— begin Provided data —

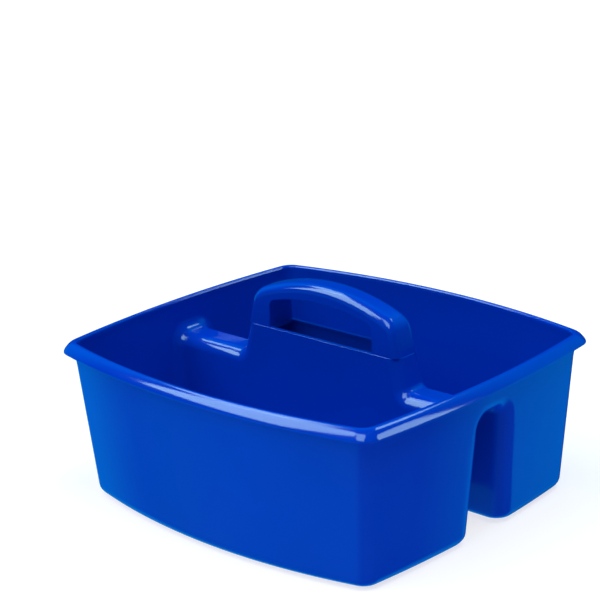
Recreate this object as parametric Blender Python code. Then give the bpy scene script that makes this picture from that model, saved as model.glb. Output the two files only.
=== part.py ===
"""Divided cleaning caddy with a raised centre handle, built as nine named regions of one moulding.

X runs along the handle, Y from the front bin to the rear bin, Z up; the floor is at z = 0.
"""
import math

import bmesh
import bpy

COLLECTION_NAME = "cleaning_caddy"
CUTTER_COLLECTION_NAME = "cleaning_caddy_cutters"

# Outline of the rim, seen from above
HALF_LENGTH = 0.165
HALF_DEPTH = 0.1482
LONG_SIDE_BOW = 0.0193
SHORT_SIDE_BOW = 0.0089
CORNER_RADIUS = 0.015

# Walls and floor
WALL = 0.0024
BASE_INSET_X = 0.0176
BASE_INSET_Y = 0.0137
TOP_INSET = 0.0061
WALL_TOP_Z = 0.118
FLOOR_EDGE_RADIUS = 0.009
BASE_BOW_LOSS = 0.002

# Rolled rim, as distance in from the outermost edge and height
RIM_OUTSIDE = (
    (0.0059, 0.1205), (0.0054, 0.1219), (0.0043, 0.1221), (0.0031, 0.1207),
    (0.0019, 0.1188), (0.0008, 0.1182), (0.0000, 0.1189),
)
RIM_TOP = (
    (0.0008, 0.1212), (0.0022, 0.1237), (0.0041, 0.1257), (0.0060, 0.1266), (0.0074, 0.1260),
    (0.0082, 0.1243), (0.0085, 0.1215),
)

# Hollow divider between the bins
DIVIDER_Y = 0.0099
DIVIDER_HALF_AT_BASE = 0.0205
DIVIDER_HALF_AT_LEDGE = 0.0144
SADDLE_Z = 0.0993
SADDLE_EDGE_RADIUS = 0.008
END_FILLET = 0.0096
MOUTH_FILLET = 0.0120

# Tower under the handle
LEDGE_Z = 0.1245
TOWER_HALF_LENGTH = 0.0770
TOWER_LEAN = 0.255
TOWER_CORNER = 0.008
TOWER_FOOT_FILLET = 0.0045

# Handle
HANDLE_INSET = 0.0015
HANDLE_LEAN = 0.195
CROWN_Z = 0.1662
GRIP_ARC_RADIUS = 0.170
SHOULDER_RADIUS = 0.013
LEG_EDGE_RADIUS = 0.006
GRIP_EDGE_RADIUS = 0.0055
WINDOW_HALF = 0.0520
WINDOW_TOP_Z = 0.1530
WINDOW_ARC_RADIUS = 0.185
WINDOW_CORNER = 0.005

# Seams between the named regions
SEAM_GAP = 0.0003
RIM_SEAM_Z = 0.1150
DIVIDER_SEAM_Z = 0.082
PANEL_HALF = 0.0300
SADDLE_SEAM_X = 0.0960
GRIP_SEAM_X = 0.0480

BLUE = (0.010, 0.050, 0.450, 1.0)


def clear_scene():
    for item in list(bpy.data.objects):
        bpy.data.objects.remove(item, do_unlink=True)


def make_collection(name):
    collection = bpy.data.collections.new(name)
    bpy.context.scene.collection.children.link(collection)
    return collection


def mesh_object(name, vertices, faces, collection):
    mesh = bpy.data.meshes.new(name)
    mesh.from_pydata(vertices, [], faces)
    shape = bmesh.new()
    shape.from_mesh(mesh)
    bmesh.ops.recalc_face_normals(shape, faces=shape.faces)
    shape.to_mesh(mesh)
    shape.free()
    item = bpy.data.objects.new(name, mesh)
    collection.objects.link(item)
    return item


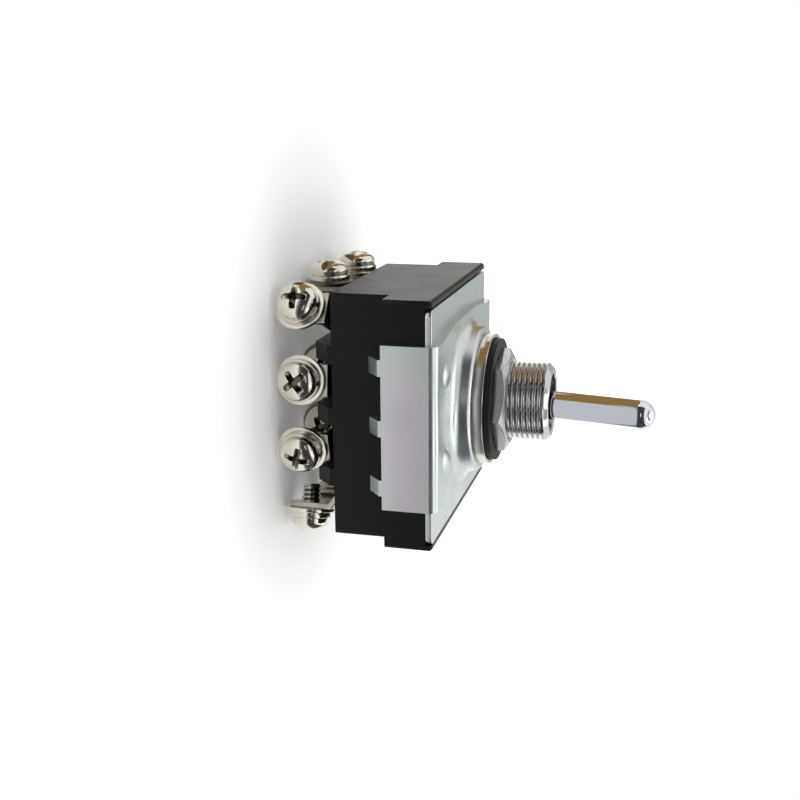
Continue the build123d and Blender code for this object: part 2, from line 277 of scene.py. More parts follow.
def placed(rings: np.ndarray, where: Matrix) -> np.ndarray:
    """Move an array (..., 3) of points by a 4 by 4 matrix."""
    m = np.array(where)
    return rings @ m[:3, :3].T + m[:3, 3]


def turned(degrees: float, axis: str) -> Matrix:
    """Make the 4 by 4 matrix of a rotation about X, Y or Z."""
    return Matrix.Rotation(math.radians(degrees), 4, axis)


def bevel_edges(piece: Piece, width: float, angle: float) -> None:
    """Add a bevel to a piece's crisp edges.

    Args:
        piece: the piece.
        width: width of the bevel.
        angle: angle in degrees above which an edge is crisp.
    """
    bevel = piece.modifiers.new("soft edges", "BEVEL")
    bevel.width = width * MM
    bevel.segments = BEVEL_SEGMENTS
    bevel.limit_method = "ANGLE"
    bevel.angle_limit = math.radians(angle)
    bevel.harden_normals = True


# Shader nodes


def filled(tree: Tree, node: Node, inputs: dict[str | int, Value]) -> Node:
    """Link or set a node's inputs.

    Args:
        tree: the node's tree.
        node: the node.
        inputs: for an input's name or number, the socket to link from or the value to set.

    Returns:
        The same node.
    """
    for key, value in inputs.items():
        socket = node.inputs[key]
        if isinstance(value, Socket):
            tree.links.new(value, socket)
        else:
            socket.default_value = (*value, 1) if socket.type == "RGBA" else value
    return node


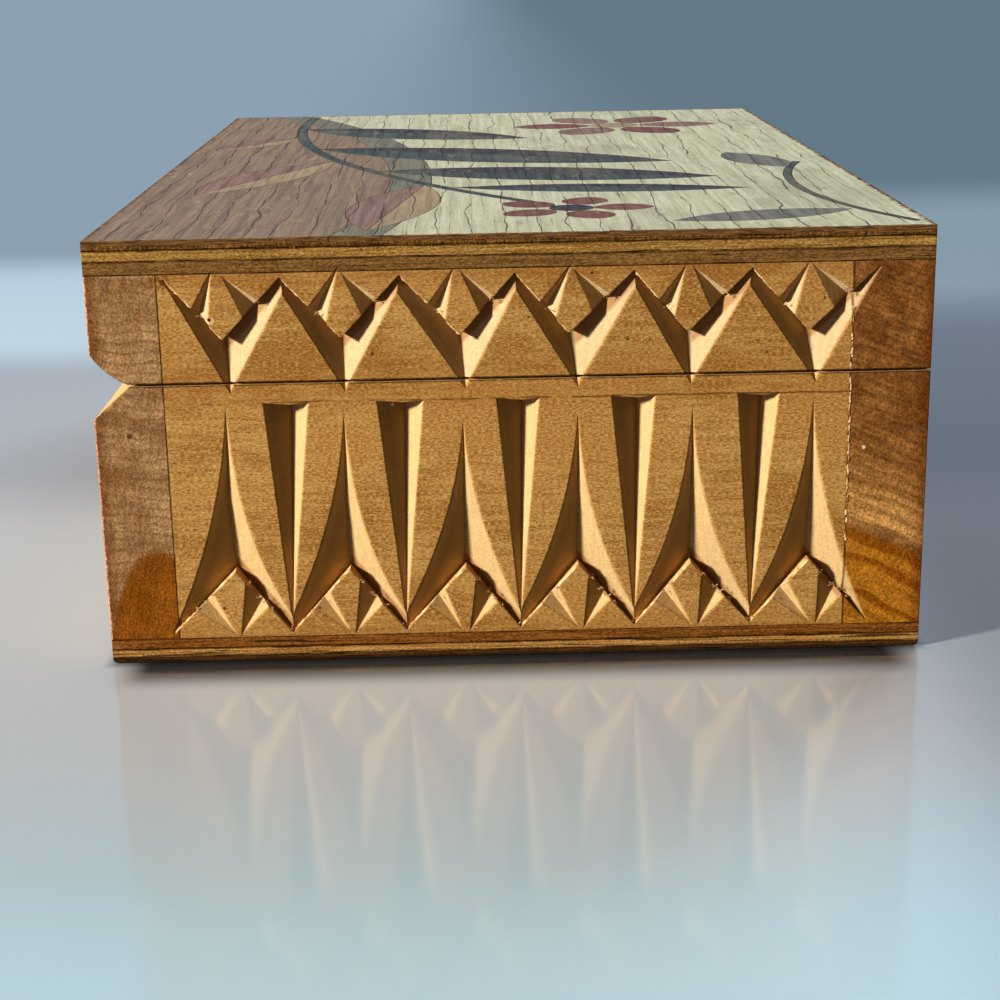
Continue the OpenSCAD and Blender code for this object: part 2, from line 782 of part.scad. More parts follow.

— end Provided data —

Task statement ▸ Determine the number of lines containing "parts". Write only that number.

Full answer ▸ 2